* [To do]:
In the data, extract each line that holds the string "parts".
** Start Material for this task **
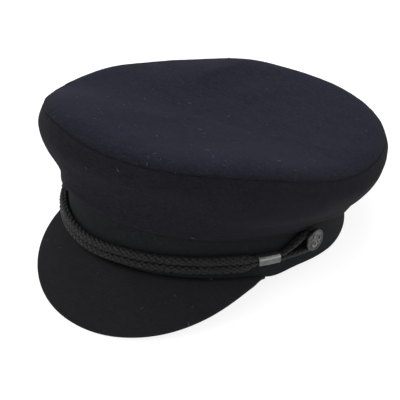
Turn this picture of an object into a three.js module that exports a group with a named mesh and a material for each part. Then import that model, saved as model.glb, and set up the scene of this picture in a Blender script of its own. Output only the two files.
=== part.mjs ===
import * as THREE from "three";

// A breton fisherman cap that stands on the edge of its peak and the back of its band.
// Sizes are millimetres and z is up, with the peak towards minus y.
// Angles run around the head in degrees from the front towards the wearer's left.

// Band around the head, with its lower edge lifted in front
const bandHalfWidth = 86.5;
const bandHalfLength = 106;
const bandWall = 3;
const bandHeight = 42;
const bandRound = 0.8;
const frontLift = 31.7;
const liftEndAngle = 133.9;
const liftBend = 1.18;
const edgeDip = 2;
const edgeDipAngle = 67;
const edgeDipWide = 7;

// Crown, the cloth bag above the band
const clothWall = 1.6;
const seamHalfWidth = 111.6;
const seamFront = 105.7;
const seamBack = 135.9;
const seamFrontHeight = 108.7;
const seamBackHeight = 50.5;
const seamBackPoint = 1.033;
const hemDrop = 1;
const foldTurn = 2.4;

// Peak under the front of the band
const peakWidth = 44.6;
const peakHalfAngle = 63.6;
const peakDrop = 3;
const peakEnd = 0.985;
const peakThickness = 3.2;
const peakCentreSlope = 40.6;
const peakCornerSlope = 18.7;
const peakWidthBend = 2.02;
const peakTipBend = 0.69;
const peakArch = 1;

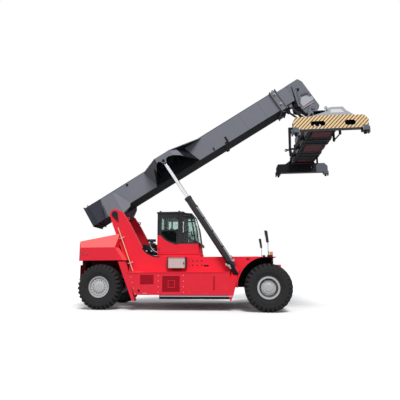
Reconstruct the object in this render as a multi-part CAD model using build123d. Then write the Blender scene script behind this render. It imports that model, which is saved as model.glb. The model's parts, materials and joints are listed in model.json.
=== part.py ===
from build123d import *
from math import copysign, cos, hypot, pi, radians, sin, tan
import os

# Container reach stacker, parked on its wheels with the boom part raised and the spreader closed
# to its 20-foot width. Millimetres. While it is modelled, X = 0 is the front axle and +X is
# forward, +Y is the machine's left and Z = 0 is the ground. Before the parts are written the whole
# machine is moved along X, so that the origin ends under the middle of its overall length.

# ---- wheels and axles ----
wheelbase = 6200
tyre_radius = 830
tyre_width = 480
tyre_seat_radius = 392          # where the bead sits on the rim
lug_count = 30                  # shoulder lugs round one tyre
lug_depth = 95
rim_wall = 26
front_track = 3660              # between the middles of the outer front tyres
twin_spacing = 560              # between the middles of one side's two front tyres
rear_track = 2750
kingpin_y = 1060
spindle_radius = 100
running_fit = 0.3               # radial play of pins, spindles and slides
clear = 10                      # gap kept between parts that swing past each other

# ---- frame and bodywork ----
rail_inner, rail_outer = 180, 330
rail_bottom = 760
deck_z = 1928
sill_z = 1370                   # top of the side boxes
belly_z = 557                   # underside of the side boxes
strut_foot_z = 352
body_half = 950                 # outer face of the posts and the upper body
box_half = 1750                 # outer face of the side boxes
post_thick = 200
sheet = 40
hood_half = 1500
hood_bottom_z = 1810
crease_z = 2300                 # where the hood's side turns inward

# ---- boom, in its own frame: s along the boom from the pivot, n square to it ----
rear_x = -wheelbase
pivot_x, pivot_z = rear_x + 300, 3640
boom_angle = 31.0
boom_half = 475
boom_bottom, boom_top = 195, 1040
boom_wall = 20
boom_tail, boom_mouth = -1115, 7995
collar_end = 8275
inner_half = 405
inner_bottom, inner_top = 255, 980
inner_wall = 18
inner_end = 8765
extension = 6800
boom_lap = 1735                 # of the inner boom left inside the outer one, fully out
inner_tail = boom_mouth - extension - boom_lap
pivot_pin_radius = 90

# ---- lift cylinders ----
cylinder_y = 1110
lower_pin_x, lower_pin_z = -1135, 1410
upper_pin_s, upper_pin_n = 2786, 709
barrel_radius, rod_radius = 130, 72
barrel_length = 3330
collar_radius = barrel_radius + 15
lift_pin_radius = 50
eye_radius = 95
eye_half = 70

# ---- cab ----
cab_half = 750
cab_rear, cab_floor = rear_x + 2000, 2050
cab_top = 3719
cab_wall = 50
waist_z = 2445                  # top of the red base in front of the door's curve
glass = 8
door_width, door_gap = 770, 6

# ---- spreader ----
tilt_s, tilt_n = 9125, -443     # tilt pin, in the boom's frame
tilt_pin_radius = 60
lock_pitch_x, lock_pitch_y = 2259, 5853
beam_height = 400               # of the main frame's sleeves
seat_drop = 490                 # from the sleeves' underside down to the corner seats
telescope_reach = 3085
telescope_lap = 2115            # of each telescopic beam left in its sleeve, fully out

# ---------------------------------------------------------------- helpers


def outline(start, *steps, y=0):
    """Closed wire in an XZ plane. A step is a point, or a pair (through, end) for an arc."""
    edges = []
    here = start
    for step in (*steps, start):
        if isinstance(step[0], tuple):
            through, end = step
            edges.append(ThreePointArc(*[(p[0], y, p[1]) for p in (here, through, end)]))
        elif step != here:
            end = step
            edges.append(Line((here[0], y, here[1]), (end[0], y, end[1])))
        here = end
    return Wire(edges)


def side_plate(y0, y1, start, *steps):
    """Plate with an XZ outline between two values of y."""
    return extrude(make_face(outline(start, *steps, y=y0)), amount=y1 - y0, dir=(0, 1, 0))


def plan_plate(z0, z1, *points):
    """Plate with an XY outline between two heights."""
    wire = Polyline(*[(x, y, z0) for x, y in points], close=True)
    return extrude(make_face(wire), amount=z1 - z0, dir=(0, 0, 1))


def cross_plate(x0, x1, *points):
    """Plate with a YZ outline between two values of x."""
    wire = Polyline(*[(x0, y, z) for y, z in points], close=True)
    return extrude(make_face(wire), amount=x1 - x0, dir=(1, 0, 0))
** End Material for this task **
* [Exercise solution]:
Reconstruct the object in this render as a multi-part CAD model using build123d. Then write the Blender scene script behind this render. It imports that model, which is saved as model.glb. The model's parts, materials and joints are listed in model.json.
# forward, +Y is the machine's left and Z = 0 is the ground. Before the parts are written the whole
clear = 10                      # gap kept between parts that swing past each other